Thoughts on womenfolk and whatnot...

(Disclaimer: I think I sound dumb in this post. I'm just trying to get some thoughts out there. Work with me here...this could be gold for my eventual billion-dollar book deal. Please be kind.)

It was a pretty quiet weekend here in Central Va., without many of the rollicking adventures you've come to expect from me. Be excited though, because this Wednesday I am headed to D.C. to celebrate America and then go hang out at the Chesapeake Bay. So anticipated an action-packed entry (with pictures!) in about a week.

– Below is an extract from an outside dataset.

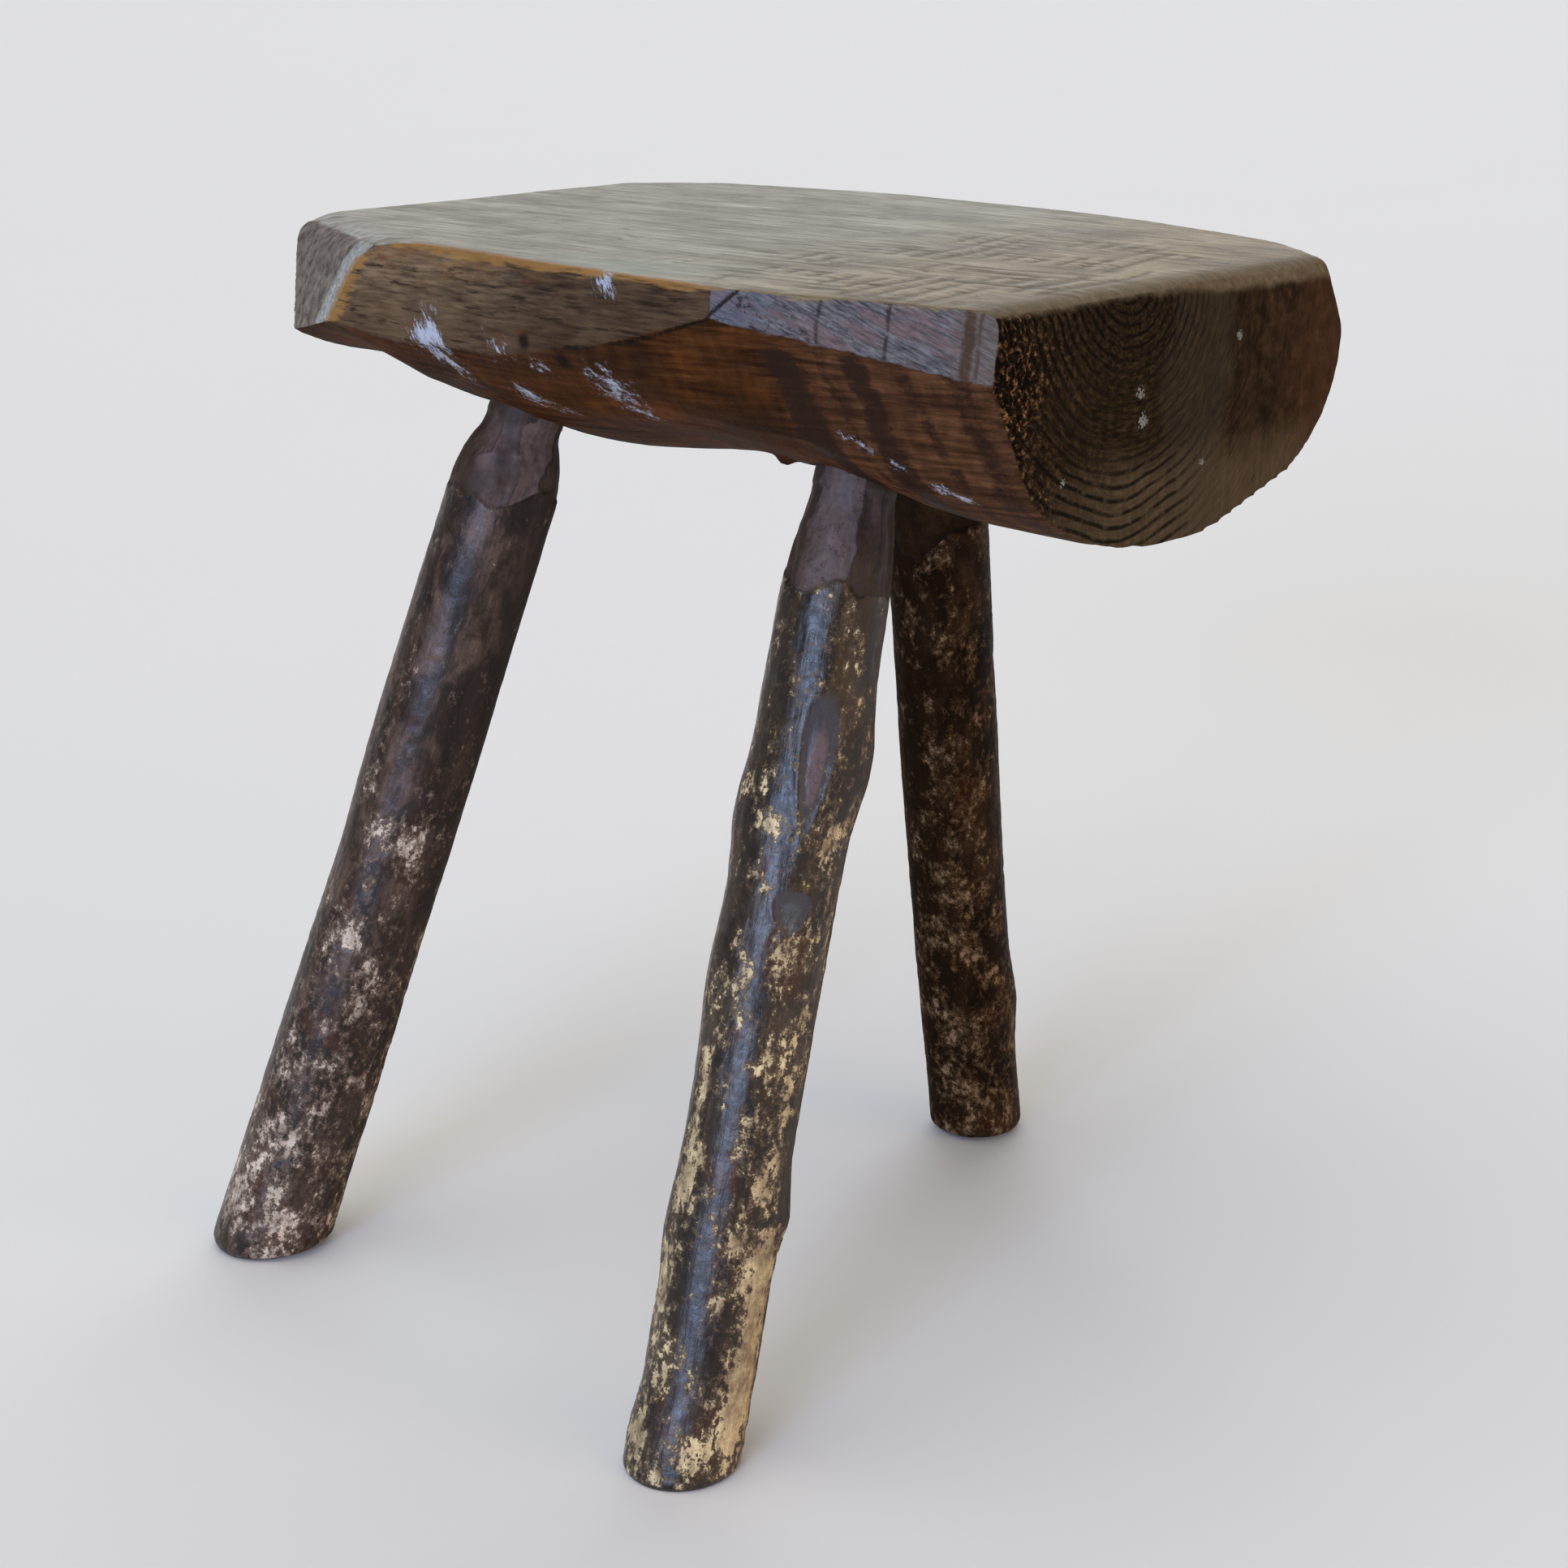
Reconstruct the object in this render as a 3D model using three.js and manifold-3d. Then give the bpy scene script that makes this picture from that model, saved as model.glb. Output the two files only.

Meanwhile, though, I can regale you with the adventures of the mind I went on this weekend. Not having many real adventures to go on, I consumed a lot of pop culture-y items. Three of said items had a lot of interesting connections to female empowerment, advancement, the history of feminism, etc. and I am now going to talk about those issues in an extremely uneducated and likely offensive way.

I say likely offensive because my initial sentence is one that is often maligned when used by any woman who cares about female issues but wants to differentiate herself from more militant, for lack of a better word, crowds. When I say I don't consider myself a feminist, I understand that is not true, at its base, because I'm an educated woman who believes in equality and would like to advance in the world and wants everybody to get paid the same amount and whatnot.

But I've also met people who are a lot "more feminist" than I am, for lack of a better phrase. My two favorite professors in college were an unmarried couple with an adorable five-year-old daughter. There were a lot of elements to their reticence to marry, but one of them was that they were both students of classic literature and history and very aware of the non-empowering (read: it's kind of like buying a woman) nature of traditional marriage. More power to them, but I am not that feminist.

And here's where my weekend pop cultural experiences come in. Friday night, Barrett and I watched the movie Hitchcock, a movie about a man who had a very complicated relationship with the powerful women in his life. Saturday, I read basically all of Tina Fey's Bossypants - feminism inherent self-explanatory. Sunday, Barrett and I watched An Education - a film that details a young woman in 1960's Britain losing her innocence and questioning the value of female advancement for the sake of female advancement (not the best way to put that, but hopefully I'll express more thoughts later).

All of these things are great, and you should check them out. They also reflect different sides of the feminism coin that I frequently ponder. Fey's fundamental argument about feminism, at least as read by me, is along the lines of the truism that the best revenge is living well. If you're working in a male-dominated field, you don't necessarily need to spend all your time reflecting on your position as a mantle-carrier for the women of the world. You also don't have to do what the boys want you to do or try to conform to their ideals of success.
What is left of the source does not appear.